Length of the garage \( = 20 \text{ m} \).
The end-face is divided into a rectangle (BCEF) and a triangle (ABF).
Dimensions of the rectangle BCEF: Width \( CE = 4+4 = 8 \text{ m} \), Height \( BC = 5 \text{ m} \).
Area of rectangle BCEF \( = 8 \text{ m} \times 5 \text{ m} = 40 \text{ m}^2 \)
Dimensions of the triangle ABF: Base \( BF = 8 \text{ m} \), Height \( AG = 3 \text{ m} \).
Area of triangle ABF \( = \frac{1}{2} \times \text{base} \times \text{height} \)
\( = \frac{1}{2} \times 8 \text{ m} \times 3 \text{ m} = 12 \text{ m}^2 \)
(i) Total area of the end-face \( = \text{Area of rectangle} + \text{Area of triangle} \)
\( = 40 \text{ m}^2 + 12 \text{ m}^2 = 52 \text{ m}^2 \)
(ii) To find the volume of air-space of the garage:
Volume of air-space \( = \text{Total area of end-face} \times \text{Length of garage} \)
\( = 52 \text{ m}^2 \times 20 \text{ m} = 1040 \text{ m}^3 \)
The volume of air inside the garage is \( 1040 \text{ m}^3 \). This space is vital for ventilation.
(iii) If \( 40 \text{ m}^3 \) of air is required per worker, we can find how many workers can be employed:
Number of workers \( = \frac{\text{Total volume of air-space}}{\text{Air required per worker}} \)
\( = \frac{1040 \text{ m}^3}{40 \text{ m}^3/\text{worker}} \)
\( = 26 \text{ workers} \)
Therefore, 26 workers can be employed in this garage. Calculating capacity is essential for safety and planning.
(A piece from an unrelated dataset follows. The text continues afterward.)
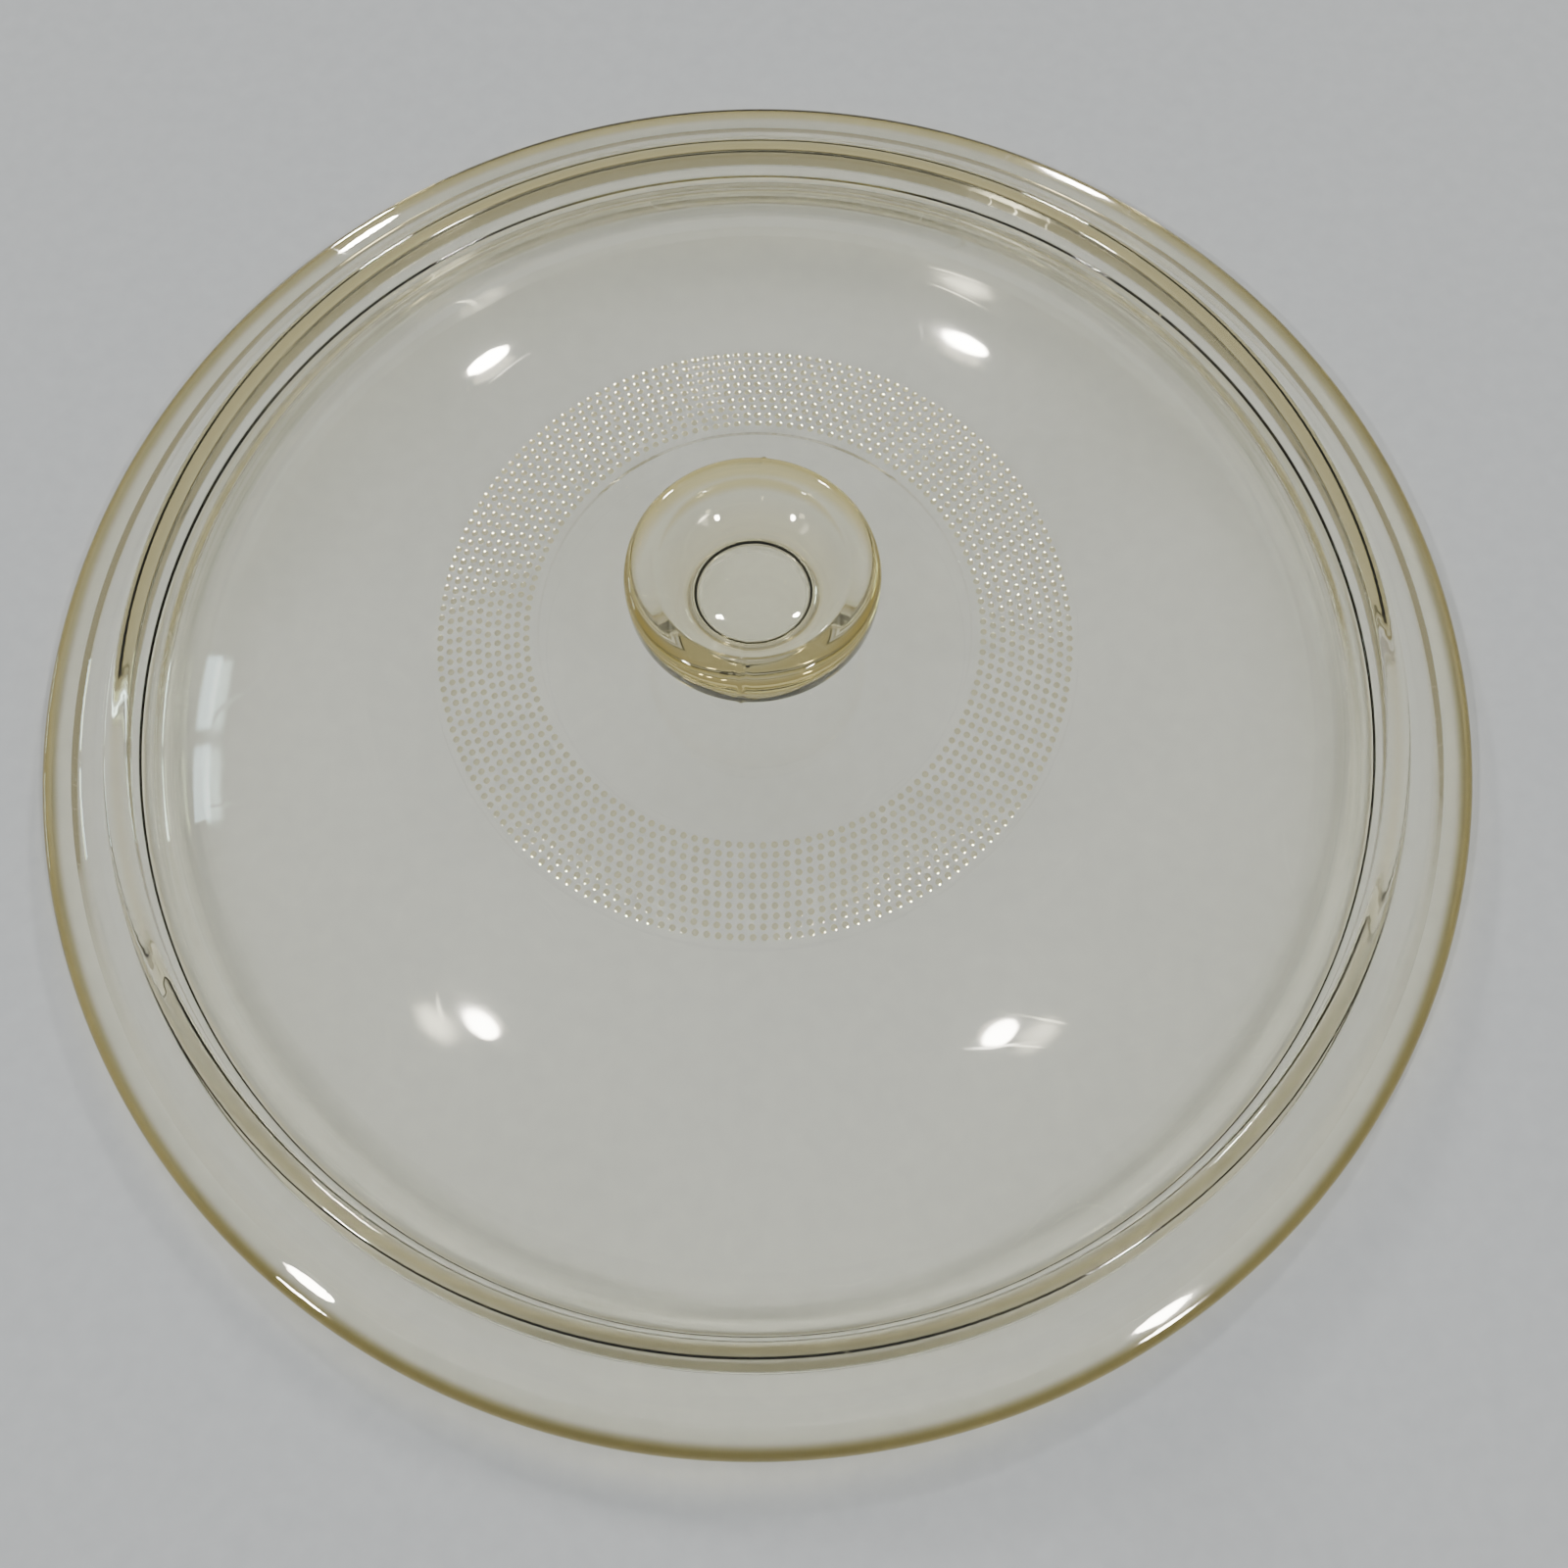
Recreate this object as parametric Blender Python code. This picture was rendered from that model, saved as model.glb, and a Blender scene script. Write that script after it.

In simple words: First, find the total area of the garage's front wall by adding the area of its rectangular base and its triangular roof. Then, multiply this total area by the garage's length to find its total air volume. Finally, divide this total air volume by the amount of air each worker needs to find how many workers can fit.

🎯 Exam Tip: For composite shapes, calculate the area of each simpler component separately before summing them. When calculating capacity (like the number of workers), ensure you divide the total available resource by the amount needed per unit.